The most important investment often is not in training or reskilling, but in opportunity. Companies should create opportunities for workers at all levels to deepen their capabilities, skills, and motivation in order to learn how to make a meaningful impact on the customer, company, or community. Where there is a real need for specific hard skills, the same capabilities and motivation will help workers find the training they need, when and how they need it, and adapt both new and old skills to address whatever current challenges they face. Given the variety of formats and modalities available, the investment in skills training is primarily about ensuring that front-line workers have access to a range of quality options that meet their current needs and also help them prepare for future roles. The bigger gap—where companies need to invest—is in ensuring that workers have clear opportunities to use, develop, and adapt their new skills, tools, and techniques, and to develop the capabilities to keep learning and adapting as conditions change.

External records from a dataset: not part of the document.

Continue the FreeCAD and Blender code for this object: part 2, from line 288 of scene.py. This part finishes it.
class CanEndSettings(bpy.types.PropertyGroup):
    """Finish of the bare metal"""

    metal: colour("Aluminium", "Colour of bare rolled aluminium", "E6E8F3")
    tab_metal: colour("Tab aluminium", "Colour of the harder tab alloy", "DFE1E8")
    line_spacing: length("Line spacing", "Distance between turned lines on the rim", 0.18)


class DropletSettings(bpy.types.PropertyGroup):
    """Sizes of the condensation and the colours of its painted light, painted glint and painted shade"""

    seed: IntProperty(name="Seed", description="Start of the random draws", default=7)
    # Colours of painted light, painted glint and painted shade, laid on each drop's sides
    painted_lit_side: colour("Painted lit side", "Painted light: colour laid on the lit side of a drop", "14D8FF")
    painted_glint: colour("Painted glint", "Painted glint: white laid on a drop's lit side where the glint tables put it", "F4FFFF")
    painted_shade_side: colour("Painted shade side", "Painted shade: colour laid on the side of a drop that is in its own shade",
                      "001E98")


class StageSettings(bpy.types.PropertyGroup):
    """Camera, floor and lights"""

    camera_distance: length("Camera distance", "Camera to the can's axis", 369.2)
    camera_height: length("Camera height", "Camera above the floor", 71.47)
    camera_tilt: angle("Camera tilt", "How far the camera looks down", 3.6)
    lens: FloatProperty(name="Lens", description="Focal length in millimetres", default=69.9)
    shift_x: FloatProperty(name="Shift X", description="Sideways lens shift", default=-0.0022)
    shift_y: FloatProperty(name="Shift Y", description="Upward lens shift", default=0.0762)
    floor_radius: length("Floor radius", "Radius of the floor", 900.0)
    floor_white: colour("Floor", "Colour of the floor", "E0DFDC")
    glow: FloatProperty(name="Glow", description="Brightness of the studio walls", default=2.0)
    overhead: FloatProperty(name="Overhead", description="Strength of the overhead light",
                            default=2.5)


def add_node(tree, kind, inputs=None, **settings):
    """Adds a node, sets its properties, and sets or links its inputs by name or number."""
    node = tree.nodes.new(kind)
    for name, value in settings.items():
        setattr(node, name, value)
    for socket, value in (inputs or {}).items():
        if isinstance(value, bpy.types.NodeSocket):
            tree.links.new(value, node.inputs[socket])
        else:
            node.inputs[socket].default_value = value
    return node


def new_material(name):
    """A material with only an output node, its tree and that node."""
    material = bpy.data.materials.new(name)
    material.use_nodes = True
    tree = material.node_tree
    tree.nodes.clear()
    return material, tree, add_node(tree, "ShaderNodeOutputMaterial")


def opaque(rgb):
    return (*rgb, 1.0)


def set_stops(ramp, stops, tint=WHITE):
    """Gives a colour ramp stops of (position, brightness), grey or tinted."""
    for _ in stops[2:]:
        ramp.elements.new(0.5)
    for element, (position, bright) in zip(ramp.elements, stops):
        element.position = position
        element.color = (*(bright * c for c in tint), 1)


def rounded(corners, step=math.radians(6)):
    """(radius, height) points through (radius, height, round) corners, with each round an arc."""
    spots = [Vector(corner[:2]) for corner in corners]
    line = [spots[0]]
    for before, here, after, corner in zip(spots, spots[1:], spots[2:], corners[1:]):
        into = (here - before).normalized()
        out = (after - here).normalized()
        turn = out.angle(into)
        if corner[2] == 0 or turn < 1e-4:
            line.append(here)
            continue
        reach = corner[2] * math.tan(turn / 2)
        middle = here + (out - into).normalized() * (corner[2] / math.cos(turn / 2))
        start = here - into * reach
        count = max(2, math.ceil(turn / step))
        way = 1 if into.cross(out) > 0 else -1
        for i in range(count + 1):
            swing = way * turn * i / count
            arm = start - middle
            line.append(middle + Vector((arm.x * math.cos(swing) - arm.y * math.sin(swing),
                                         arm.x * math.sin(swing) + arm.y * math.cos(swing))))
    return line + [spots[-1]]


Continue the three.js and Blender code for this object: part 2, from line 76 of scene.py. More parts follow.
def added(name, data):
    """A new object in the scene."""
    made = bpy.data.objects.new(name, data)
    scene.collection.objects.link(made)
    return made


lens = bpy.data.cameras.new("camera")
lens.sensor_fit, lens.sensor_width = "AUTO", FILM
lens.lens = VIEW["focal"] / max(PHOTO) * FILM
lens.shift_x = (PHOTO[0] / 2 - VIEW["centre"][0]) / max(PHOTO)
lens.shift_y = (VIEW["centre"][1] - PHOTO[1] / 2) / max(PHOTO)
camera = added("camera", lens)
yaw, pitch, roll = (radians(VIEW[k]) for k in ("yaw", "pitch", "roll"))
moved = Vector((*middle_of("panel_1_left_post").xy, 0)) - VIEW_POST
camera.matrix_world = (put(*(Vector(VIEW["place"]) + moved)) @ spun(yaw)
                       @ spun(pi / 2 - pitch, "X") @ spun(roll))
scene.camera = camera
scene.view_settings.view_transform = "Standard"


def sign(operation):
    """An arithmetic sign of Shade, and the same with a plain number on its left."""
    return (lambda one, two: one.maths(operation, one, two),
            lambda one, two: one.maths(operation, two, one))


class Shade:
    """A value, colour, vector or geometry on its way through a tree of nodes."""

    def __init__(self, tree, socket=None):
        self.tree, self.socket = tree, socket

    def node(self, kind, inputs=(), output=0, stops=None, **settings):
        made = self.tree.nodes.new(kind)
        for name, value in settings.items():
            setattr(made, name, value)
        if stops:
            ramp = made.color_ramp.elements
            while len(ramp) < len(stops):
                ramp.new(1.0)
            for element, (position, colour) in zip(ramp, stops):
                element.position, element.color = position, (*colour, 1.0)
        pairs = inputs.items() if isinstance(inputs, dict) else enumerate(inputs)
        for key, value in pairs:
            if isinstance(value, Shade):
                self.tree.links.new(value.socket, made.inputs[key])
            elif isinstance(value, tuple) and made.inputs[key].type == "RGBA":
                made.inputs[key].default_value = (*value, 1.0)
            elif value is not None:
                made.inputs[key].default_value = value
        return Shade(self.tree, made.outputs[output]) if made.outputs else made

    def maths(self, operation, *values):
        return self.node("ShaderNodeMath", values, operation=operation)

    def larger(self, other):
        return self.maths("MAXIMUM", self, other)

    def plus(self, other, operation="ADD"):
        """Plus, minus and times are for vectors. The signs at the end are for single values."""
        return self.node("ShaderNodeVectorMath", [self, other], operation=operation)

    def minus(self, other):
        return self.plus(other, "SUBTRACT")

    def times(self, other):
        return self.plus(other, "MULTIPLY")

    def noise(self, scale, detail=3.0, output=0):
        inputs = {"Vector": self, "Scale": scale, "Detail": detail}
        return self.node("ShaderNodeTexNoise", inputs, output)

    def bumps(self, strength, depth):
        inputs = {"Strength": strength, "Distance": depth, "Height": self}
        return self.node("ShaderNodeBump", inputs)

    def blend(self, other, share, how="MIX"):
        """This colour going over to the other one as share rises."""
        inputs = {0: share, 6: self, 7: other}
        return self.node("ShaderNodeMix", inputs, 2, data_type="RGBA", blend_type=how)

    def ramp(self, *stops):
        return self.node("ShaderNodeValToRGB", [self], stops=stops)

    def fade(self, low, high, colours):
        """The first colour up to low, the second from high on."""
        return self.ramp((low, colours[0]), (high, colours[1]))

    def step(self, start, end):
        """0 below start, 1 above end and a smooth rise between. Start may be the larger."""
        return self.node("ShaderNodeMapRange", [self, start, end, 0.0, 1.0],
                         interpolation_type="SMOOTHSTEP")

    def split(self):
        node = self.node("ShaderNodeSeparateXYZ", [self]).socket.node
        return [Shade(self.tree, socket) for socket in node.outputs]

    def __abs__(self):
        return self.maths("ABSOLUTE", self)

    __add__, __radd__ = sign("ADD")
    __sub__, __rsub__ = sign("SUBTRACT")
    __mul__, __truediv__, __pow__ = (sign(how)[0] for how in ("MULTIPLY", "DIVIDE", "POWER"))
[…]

Based on our research, the most effective companies prioritize learning, broadly defined, by investing in resources and incentives, and, often, by accepting a different level of risk or risk profile. They often invest managerial time in coaching, setting expectations, and providing support to help leaders and line managers alike coach their teams. These investments tend to generate quick and tangible returns in terms of value delivered, in part because they focus on the small moves that build credibility and deliver the most impact while the organization is learning what will be required to scale the efforts more broadly. Taking a “small moves, quick impact” approach is one benefit of having a clear focus on the metrics that matter.
These companies made the investment because they recognized that the way they had been working would not be sufficient for the future. The future of work will require a new focus on the orchestration of cost and value as well as redesigning jobs and redefining work. Workers, customers, managers, shareholders, and society are looking for business leaders to embrace and drive the goals of cost, value, impact, and meaning—together.